Some notable Algeria internationals, like Karim Ziani and Djamel Belmadi – later the Afcon-winning national head coach – had spells playing for OM, but the Gouiri-Bennacer axis represents something more stellar. It taps directly into a broad, if latent, fan base, too.
“There are already a lot of Algerians who support this club,” said Bennacer on signing. “But as Algerians tend to back all our country’s international players, there will now be a few more.”
Bennacer grew up with an affection for OM. He was born in Arles, an hour’s drive from Marseille, the son of Moroccan and Algerian parents. He had the option of playing for either country, or for France.
He chose Algeria and, but for injury, would have accumulated more than his 50 caps so far. Fit and in form, he can dominate a midfield, defensively diligent off the ball and creative with it.
He made an immense impact at the 2019 Afcon, when Algeria triumphed in Egypt, aged only 21. He would later be a major driver behind Milan’s 2021-22 Serie A title.
In his short time so far at OM, he’s been snapping into tackles and making his way up the rankings in various of the Ligue 1 metrics that best gauge a midfield player’s influence.
He’s just behind the brilliant Vitinha, of Paris Saint-Germain for the best carrying distances – forward runs in possession – per 90 minutes.
“He’s played very well since coming in,” said Roberto De Zerbi, the OM head coach, conscious that, at Milan for the first half of the season, injury had kept Bennacer out of action for a long period.
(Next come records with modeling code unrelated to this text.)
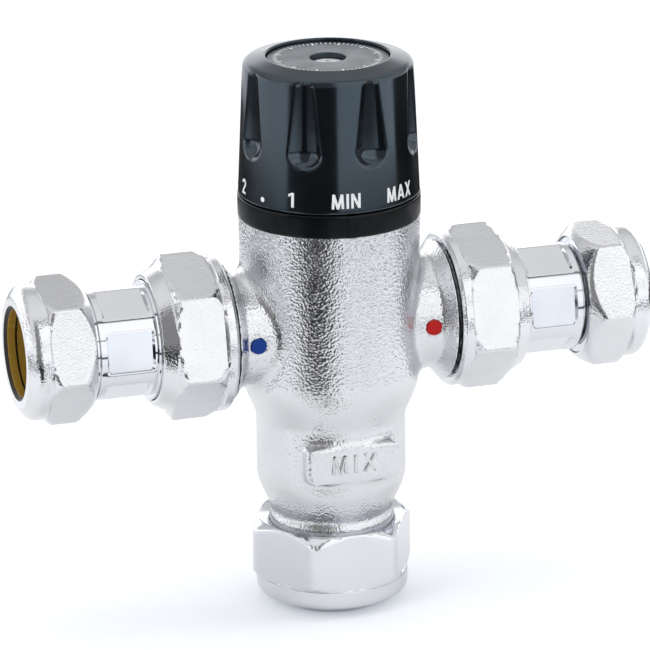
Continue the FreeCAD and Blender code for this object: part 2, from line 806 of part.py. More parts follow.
def knob():
    """The moulded knob: a hollow, slightly tapered skirt with eight flutes, a crown with a recess, and a hub."""
    piece = Piece("knob")
    foot, crown, disc_seat, screw_seat = knob_levels()
    shoulder = foot + s.knob_height
    inner = knob_foot_radius() - s.knob_wall
    ceiling = disc_seat - s.knob_top_thickness
    hub_foot = s.tee_height + s.bonnet_guide_rise + s.free_gap * 2
    drive_top = s.tee_height + s.bonnet_guide_rise + s.free_gap + s.spindle_drive_length
    piece.turned("moulding", [
        (inner, foot),
        (knob_foot_radius(), foot),
        (s.knob_top_radius, shoulder, s.knob_edge_rounding),
        (s.disc_recess_radius, crown),
        (s.disc_recess_radius, disc_seat),
        (s.screw_well_radius, disc_seat),
        (s.screw_well_radius, screw_seat),
        (s.screw_hole_radius, screw_seat),
        (s.screw_hole_radius, hub_foot),
        (s.knob_hub_radius, hub_foot),
        (s.knob_hub_radius, ceiling),
        (inner, ceiling),
    ])
    socket = piece.sketch("socket_outline", FLOOR, move=(0, 0, hub_foot))
    draw_hexagon(socket, s.spindle_drive_flats + s.thread_clearance * 2)
    piece.raised("socket", socket, drive_top - hub_foot + s.thread_clearance, cut=True, back=True)
    flute = flute_cutter(piece, foot + s.flute_foot_rise)
    piece.spread("flutes", [flute], s.flute_count)
    return piece.place()


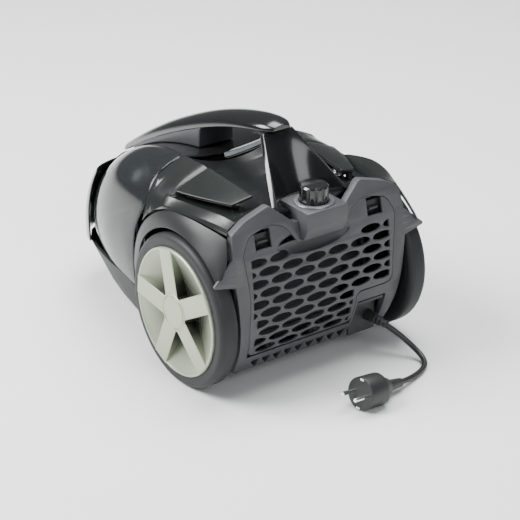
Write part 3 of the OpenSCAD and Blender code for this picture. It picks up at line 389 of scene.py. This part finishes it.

Gouiri, born near Lyon in France and capped by his native country at most age-group levels before committing to the Algeria of his heritage, has made an even more emphatic start to his OM career.
The 25-year-old, far from finding the Marseille number nine shirt a burden as some in the past have, had spent just three minutes parading it on the Velodrome pitch when, off the bench for his debut, he registered his first assist for OM, setting up a Mason Greenwood equaliser on the way to a 3-2 Marseille win over Olympique Lyonnais.
On his first OM start, at Angers, he set up both goals in a 2-0 win. His full home debut featured two Gouiri goals in a comfortable victory over Saint-Etienne. His next OM goal broke a stubborn deadlock in the 2-0 win against Nantes.
It all meant Gouiri being given the Ligue 1 Player of the Month award for February, ahead of the in-form PSG players Ousmane Dembele and Achraf Hakimi.
It is to Paris that OM go this weekend, for the meeting of the league’s top clubs. PSG – fresh from eliminating Liverpool from the Uefa Champions League – and their nearest chasers, Marseille – although the gap at the top is so wide, at 16 points with nine fixtures left, that nobody imagines Paris not finishing the season with their fourth successive Ligue 1 title.
What counts for OM is re-establishing themselves, medium-term, as PSG’s leading challenger within France. And PSG-Marseille is the country’s biggest fixture.
It will be shown live in various cinemas around France on Sunday evening. And in Algeria, across the water from Marseille, interest will likely spike higher than usual – because of the two star Fennecs playing in their first ever ‘classique’.